Patricia Landry, another former “rabble-rousing” tenant, as The Times-Picayune dubbed her in one profile, also worked her way up to the top spot in 1988. “We were just blooming back then,” Landry told the paper in 1992, recalling the tenant activism of the prior decade. “We were hungry for anything that could help us get something better.”

Darin Collins, the current president of the Marrero Tenants Organization and the tenant representative on the housing authority’s board, carries on that legacy. Collins never vied to become a voice for the tenants — he said he fell into the role after some “older ladies” put his name down in an election a few years ago — but he’s been attending to the needs of his neighbors and studying federal housing policy ever since.

One solution Collins envisions is a pathway to homeownership for Acre Road tenants that will allow them to stay and build equity at the site, he said.

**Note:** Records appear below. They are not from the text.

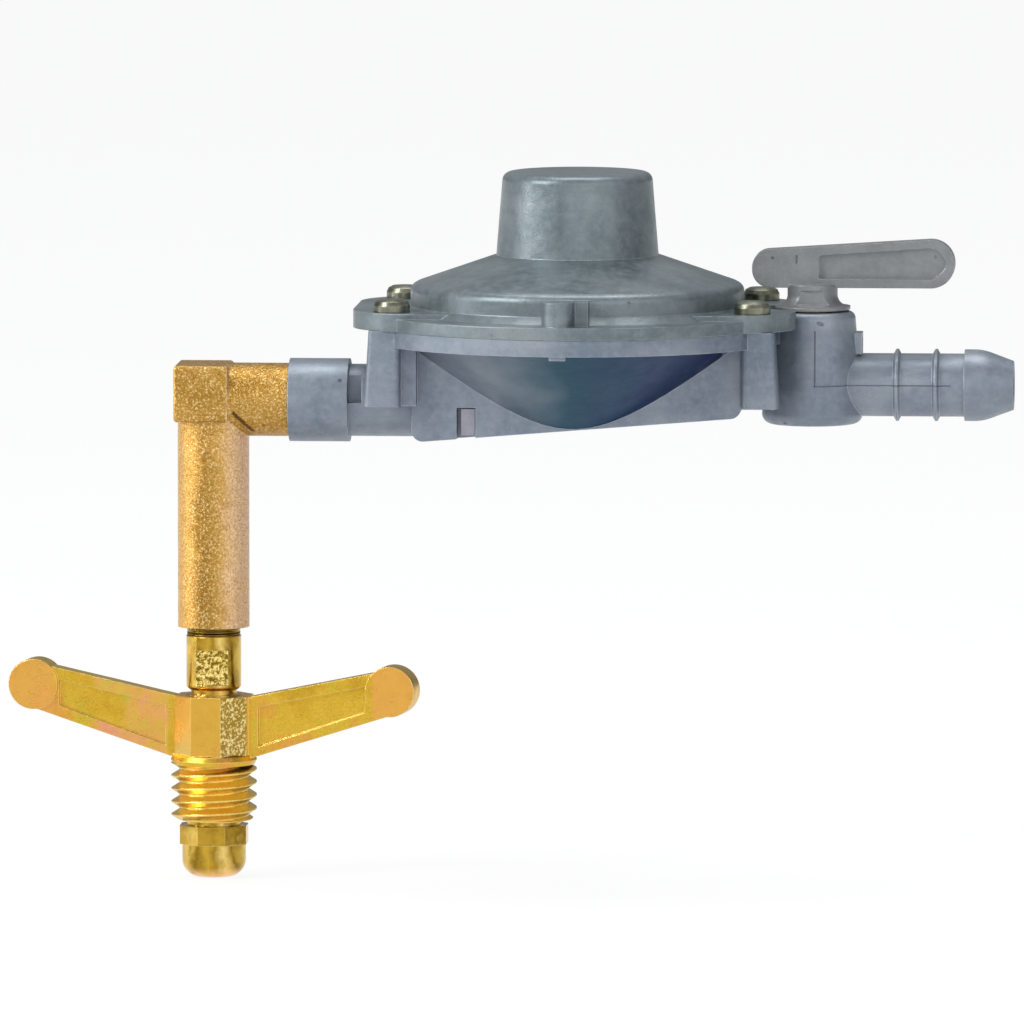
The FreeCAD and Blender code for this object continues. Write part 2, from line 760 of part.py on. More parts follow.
    inner_top = "(seat_diameter / 2 - chamber_in)"
    inner_foot = f"(bowl_diameter / 2 - bowl_wall - ({rim_low} - bowl_floor) / bowl_slope)"
    corner_height = f"({rim_low} - (bowl_diameter / 2 - bowl_wall - {inner_top}) * bowl_slope)"
    chamber = turned("chamber", [
        ("0", "bowl_floor"),
        (inner_foot, "bowl_floor"),
        (inner_top, corner_height),
        (inner_top, "joint_height - rubber"),
        ("seat_diameter / 2", "joint_height - rubber"),
        ("seat_diameter / 2", "joint_height + 1"),
        ("0", "joint_height + 1"),
    ], ("chamber_x", "0", "0"))
    notch_x = "pivot_x - notch_width / 2"
    tools = [
        chamber,
        box("lever_well", ("lever_slot_start", "-lever_slot_width / 2", f"{PIVOT_HEIGHT} - lever_well_depth"),
            ("lever_step_x - lever_slot_start", "lever_slot_width",
             f"joint_height - {PIVOT_HEIGHT} + lever_well_depth")),
        box("lever_slot", ("lever_slot_start", "-lever_slot_width / 2", f"{PIVOT_HEIGHT} - lever_slot_depth"),
            ("lever_slot_end - lever_slot_start", "lever_slot_width",
             f"joint_height - {PIVOT_HEIGHT} + lever_slot_depth")),
        box("pin_notch", (notch_x, "-slab_thick / 2 - 1", f"{SLAB_LOW_LEFT} - 1"),
            ("notch_width", "notch_depth + 1", f"{PIVOT_HEIGHT} + notch_rise - {SLAB_LOW_LEFT} + 1")),
        cylinder("pivot_hole", "pivot_pin / 2 + seat_clear", "slab_thick / 2 + pivot_reach + seat_clear",
                 ("pivot_x", "-slab_thick / 2", PIVOT_HEIGHT), "Y"),
        cylinder("arm_socket", "leg_spigot_diameter / 2 + seat_clear", "leg_spigot_length + 0.3",
                 ("leg_end - 0.1", "0", "flow_height"), "X"),
        cylinder("inlet_passage", "jet_thread / 2 + seat_clear", "lever_slot_start - leg_end",
                 ("leg_end", "0", "flow_height"), "X"),
        box("neck_pocket", (neck_end, "-neck_diameter / 2", "flow_height"),
            ("pocket_length", "pocket_depth", "neck_diameter / 2")),
        cylinder("outlet_passage", "passage / 2", "cock_x + tail_end - chamber_x",
                 ("chamber_x", "0", "outlet_height"), "X"),
        cylinder("plug_bore", "cock_bore / 2", f"cock_top - {COCK_FLOOR}", ("cock_x", "0", COCK_FLOOR)),
        cylinder("stop_hole", "stop_pin / 2 + seat_clear", "tab_out",
                 ("cock_x + cock_bore / 2 - 1", "0", STOP_HEIGHT), "X"),
    ]
    for number, (x, y) in enumerate(screw_places(), start=1):
        tools.append(cylinder(f"screw_hole_{number}", "fix_shank / 2 + seat_clear",
                              "fix_length - ear_thick + 0.5", (x, y, "joint_height - fix_length + ear_thick - 0.5")))
    return cut("lower_housing", outside, tools)


def screw_places():
    """Centres of the four cover screws."""
    return [(f"chamber_x {x} {FIX_X}", f"{y}{FIX_Y}") for x in ("-", "+") for y in ("-", "")]


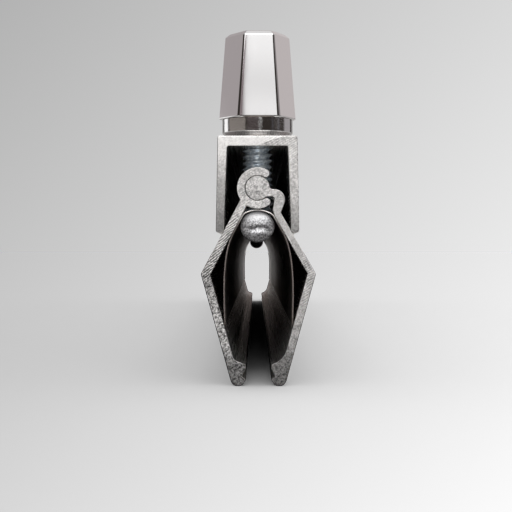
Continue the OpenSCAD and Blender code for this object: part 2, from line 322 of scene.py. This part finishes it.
def distanceFrom(x, z, centre):
    across, up = x - centre[0] * mm, z - centre[1] * mm
    return (across * across + up * up) ** 0.5


# Three masks: the cut ends, painted shade on the broken edges that don't face up (darkest on the left), and
# the edges that face up, which get a painted glint.
def edgeMasks(finish, x):
    faceSide, faceAlong, faceUp = finish.split(finish.facing)
    towardEnd = abs(faceAlong)
    cut = towardEnd.rise(*aluminium["cutFacing"])
    broken = towardEnd.between(*aluminium["edgeFacing"])
    toLeft = 1 - x.rise(*inMetres(aluminium["leftReach"]))
    leftOut = (1 - faceSide.rise(*aluminium["leftFacing"])) * toLeft
    darkening = (aluminium["paintedEdgeShade"] - aluminium["paintedEdgeShadeLeft"]) * leftOut + (1 - aluminium["paintedEdgeShade"])
    paintedEdgeShade = broken * (1 - faceUp.rise(*aluminium["topFacing"])) * darkening
    return cut, paintedEdgeShade, broken * faceUp.rise(*aluminium["glintFacing"])


# Painted shade in the gap round the hinge's bead, as a factor on the metal's lightness.
def hingeGapShade(x, z):
    inGap = distanceFrom(x, z, (0, hingeZ)).between(*inMetres(aluminium["hingeGap"]))
    dirty = inGap * (1 - x.rise(*inMetres(aluminium["hingeGapShadeEnd"])))
    return 1 - (1 - aluminium["hingeGapShade"]) * dirty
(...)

Collins is also keeping tabs on those who have left. Some tenants have had to move out of the parish altogether, Collins told Verite. Others have informed him their living conditions in their new homes are worse than those of Acre Road, and that they wish they could return.

Meanwhile, Acre Road has slipped into even greater disrepair. Damage from the December tornado that tore across the West Bank could still be seen across two buildings a month later, caution tape loosely roped around debris and gaping roofs. The streets are poorly lit, the police patrols are few, and, as Bell admitted to remaining residents at a recent meeting, the housing authority keeps having to chase out squatters who are breaking into shuttered units to do “unsavory types of things,” Bell said.

Savage, who attended one of those meetings, said recently that she was stressed thinking about her future. After she learned of the plan to close Acre Road, she began packing up her belongings. As the months passed, she grew tired of living among boxes and started unpacking, in an effort to live in the present again. “I want to be home,” Savage said.